Marsyas the Silenus : Picks up flutes of Athena, plays on flute, composes Mother's Air, defends Celaenae against Gauls, defeated in a musical contest with Apollo, flayed and hung on a pinetree, the "Silenus" according to legend worsted in a musical competition and flayed by Apollo, his flutes dedicated to Apollo at Sicyon, represented in art.

Ancient myths

Atys, Attys, Attes, Attis, or Attin

Atys, Attys, Attes, Attis, or Attin (Atus). A son of Nana, and a beautiful shepherd of the Phrygian town, Celaenae (Theocr. xx. 40; Philostr. Epist. 39; Tertul. de Nat. 1). His story is related in different ways.
  According to Ovid (Fast. iv. 221), Cybele loved the beautiful shepherd, and made him her own priest on condition that he should preserve his chastity inviolate. Atys broke the covenant with a nymph, the daughter of the river-god Sangarius, and was thrown by the goddess into a state of madness, in which he unmanned himself. When in consequence he wanted to put an end to his life, Cybele changed him into a firtree, which henceforth became sacred to her, and she commanded that, in future, her priests should be eunuchs.
  Another story relates, that Atys, the priest of Cybele, fled into a forest to escape the voluptuous embraces of a Phrygian king, but that he was overtaken, and in the ensuing struggle unmanned his pursuer. The dying king avenged himself by inflicting the same calamity upon Atys. Atys was found by the priests of Cybele under a fir-tree, at the moment he was expiring. They carried him into the temple of the goddess, and endeavoured to restore him to life, but in vain. Cybele ordained that the death of Atys should be bewailed every year in solemn lamentations, and that henceforth her priests should be eunuchs.
  A third account says, that Cybele, when exposed by her father, the Phrygian king Maeon, was fed by panthers and brought up by shepherdesses, and that she afterwards secretly married Atys, who was subsequently called Papas. At this moment, Cybele was recognised and kindly received by her parents; but when her connexion with Atys became known to them, Maeon ordered Attis, and the shepherdesses among whom she had lived, to be put to death. Cybele, maddened with grief at this act of her father, traversed the country amid loud lamentations and the sound of cymbals. Phrygia was now visited by an epidemic and scarcity.
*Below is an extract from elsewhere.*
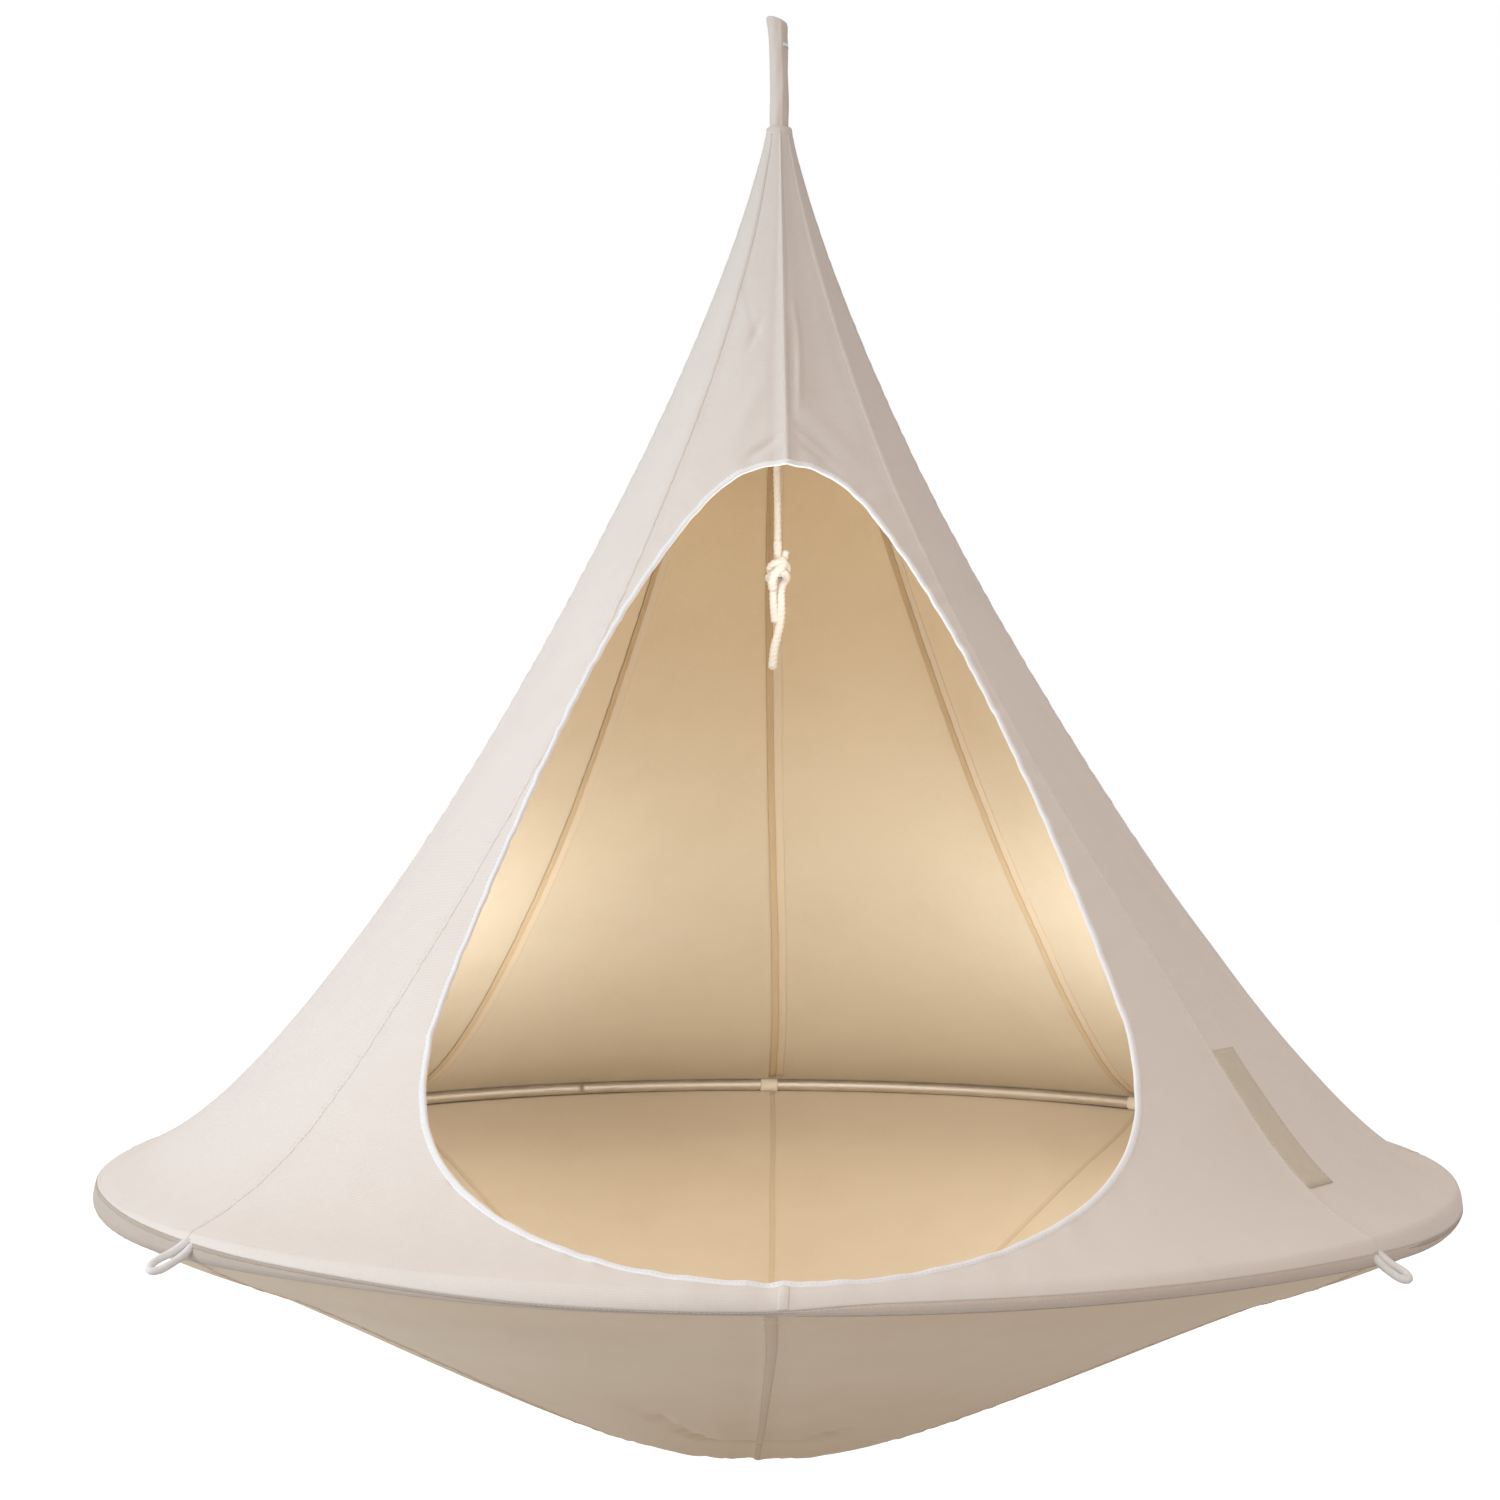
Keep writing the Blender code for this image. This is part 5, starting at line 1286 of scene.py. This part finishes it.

The oracle commanded that Attis should be buried, and divine honours paid to Cybele; but as the body of the youth was already in a state of decomposition, the funeral honours were paid to an image of him, which was made as a substitute (Diod. iii. 58, &c.).
  According to a fourth story related by Pausanias (vii. 17.5), Atys was a son of the Phrygian king Calaus, and by nature incapable of propagating his race. When he had grown up, he went to Lydia, where he introduced the worship of Cybele. The grateful goddess conceived such an attachment for him, that Zeus in his anger at it, sent a wild boar into Lydia, which killed many of the inhabitants, and among them Atys also.
  Atys was believed to be buried in Pessinus under mount Agdistis (Paus. i. 4.5). He was worshipped in the temples of Cybele in common with this goddess (vii. 20.; Hesych. s. v. Attes) In works of art he is represented as a shepherd with flute and staff. His worship appears to have been introduced into Greece at a comparatively late period. It is an ingenious opinion of Boettiger (Amalthea, i), that the mythus of Atys represents the twofold character of nature, the male and female, concentrated in one.
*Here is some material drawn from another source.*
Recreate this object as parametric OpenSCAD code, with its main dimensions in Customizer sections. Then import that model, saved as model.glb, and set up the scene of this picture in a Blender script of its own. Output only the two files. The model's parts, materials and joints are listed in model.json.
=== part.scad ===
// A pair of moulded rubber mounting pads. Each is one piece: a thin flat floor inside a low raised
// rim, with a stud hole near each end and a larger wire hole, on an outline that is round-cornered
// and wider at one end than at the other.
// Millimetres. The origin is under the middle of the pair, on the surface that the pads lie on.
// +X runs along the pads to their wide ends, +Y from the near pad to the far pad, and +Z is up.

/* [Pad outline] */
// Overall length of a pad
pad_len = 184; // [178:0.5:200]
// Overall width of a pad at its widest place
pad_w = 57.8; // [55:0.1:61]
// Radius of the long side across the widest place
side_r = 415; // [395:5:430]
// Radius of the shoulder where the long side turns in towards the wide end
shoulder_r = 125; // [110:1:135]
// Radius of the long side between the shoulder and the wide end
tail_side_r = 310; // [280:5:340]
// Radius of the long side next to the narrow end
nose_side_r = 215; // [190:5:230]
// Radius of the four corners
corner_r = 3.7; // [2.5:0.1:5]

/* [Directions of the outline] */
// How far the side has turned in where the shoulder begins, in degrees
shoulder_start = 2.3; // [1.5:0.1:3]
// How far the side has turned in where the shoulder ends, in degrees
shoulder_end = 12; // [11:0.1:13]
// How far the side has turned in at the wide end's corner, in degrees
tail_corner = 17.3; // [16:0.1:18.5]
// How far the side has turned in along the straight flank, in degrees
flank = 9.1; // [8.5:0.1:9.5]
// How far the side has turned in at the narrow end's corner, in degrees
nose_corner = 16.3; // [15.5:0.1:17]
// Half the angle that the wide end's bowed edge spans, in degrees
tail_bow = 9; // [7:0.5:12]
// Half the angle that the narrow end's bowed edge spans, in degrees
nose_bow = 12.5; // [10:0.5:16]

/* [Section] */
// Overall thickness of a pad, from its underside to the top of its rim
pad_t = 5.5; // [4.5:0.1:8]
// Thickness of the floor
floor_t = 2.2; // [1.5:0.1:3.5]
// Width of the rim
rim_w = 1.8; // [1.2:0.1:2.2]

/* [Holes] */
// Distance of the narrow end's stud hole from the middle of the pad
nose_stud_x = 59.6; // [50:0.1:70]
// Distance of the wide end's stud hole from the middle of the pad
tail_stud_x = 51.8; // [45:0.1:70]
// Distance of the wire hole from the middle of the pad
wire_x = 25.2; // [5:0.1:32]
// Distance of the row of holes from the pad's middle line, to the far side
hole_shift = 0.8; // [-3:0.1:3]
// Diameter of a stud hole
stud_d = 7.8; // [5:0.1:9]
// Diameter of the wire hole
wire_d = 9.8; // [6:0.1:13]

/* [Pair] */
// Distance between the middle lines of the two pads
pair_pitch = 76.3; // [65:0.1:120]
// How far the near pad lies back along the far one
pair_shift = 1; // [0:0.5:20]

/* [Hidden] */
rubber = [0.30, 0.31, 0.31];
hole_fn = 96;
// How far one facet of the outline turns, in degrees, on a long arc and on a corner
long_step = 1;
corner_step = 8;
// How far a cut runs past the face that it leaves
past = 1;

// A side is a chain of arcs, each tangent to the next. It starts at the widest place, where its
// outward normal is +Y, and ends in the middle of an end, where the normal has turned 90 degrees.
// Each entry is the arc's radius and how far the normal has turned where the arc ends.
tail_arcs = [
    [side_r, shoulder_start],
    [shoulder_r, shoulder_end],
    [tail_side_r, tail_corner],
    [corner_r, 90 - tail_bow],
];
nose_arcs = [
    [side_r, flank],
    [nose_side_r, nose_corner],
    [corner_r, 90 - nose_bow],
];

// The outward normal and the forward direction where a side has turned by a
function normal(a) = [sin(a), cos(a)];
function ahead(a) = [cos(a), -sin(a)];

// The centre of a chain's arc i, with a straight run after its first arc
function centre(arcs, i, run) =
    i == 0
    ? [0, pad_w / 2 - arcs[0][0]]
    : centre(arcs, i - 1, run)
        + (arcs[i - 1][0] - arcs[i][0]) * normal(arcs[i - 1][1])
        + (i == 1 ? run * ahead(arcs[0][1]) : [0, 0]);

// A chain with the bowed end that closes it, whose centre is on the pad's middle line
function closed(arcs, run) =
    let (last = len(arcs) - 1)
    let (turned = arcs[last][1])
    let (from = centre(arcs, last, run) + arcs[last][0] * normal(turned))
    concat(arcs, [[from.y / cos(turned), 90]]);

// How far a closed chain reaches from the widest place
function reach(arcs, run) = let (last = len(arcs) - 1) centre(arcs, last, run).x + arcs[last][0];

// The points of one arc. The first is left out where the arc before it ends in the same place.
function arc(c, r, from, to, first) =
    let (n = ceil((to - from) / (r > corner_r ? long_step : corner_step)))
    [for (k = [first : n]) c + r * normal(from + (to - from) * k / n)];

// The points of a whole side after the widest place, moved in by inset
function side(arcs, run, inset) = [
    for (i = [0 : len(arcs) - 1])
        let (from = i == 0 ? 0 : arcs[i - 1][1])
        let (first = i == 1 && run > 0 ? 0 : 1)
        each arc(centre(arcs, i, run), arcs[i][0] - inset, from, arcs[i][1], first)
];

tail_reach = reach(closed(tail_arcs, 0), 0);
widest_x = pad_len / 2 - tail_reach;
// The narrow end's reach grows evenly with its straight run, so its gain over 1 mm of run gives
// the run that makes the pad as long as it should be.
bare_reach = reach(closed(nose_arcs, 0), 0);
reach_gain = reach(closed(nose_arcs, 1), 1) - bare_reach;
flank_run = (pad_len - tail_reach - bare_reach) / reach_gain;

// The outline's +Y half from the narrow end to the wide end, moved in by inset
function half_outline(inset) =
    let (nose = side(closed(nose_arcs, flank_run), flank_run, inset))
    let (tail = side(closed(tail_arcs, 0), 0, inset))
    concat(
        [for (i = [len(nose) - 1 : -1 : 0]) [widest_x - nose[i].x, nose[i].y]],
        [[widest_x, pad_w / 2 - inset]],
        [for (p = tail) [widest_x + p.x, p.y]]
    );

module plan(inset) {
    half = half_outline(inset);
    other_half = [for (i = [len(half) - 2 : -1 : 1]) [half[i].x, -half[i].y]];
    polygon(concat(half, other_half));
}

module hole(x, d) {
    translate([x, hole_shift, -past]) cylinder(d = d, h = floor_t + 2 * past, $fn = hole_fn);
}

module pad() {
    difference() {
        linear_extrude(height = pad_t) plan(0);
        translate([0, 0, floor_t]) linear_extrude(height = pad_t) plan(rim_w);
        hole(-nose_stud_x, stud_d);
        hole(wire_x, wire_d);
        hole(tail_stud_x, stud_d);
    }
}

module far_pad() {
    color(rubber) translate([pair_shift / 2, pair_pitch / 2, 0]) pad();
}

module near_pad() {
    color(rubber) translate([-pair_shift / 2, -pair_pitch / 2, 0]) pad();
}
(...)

This text is from: A dictionary of Greek and Roman biography and mythology, 1873 (ed. William Smith). Cited Oct 2005 from The Perseus Project URL below, which contains interesting hyperlinks


Lityerses

Lityerses (Lituerses), a natural son of Midas, lived at Celaenae in Phrygia, engaged in rural pursuits, and hospitably received all strangers that passed his house, but he then compelled them to assist him in the harvest, and whenever they allowed themselves to be surpassed by him in their work, he cut off their heads in the evening, and concealed their bodies in the sheaves, accompanying his deed with songs. Heracles, however, slew him, and threw his body into the Maeander. The Phrygian reapers used to celebrate his memory in a harvestsong which bore the name of Lityerses (Schol. ad Theocrit. x. 41; Athen. x. p. 615, xiv. p. 619; Eustath. ad Hom. p. 1164; Hesych., Phot., Suid. s. v.; Pollux, iv. 54).